Goal: Copy out lines with the word "manifold" from the material that follows.

— Start Recorded information —

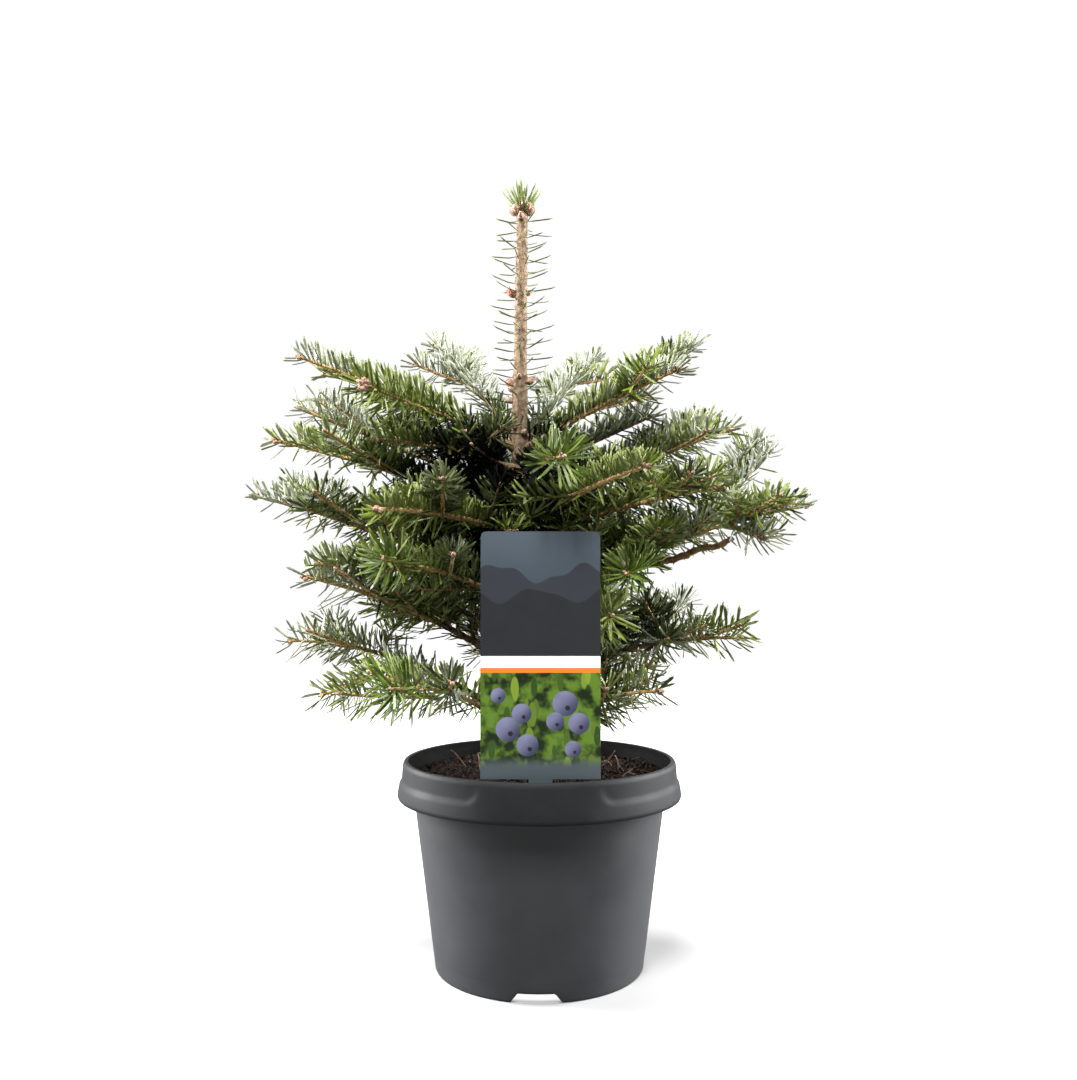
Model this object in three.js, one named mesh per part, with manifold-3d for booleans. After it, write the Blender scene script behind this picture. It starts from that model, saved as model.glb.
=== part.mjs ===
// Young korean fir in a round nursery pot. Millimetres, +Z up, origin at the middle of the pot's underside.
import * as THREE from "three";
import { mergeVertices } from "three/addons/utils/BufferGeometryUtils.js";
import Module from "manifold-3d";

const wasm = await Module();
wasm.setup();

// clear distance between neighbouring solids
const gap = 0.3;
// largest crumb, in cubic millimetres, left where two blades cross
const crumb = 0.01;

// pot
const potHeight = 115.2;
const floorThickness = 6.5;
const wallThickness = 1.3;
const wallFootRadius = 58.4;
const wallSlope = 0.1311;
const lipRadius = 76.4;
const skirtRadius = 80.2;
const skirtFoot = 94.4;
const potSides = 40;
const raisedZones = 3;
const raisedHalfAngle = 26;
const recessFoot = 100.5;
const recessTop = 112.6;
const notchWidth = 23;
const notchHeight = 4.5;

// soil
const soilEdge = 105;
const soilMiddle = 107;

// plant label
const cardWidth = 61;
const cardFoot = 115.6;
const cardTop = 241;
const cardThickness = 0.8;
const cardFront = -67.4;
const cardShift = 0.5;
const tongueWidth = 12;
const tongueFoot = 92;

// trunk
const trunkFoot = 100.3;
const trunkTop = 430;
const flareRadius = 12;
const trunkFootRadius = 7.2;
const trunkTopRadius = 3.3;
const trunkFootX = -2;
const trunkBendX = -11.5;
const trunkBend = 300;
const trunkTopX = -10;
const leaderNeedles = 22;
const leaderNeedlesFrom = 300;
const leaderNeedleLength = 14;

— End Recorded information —

Answer for the task:
Model this object in three.js, one named mesh per part, with manifold-3d for booleans. After it, write the Blender scene script behind this picture. It starts from that model, saved as model.glb.
import Module from "manifold-3d";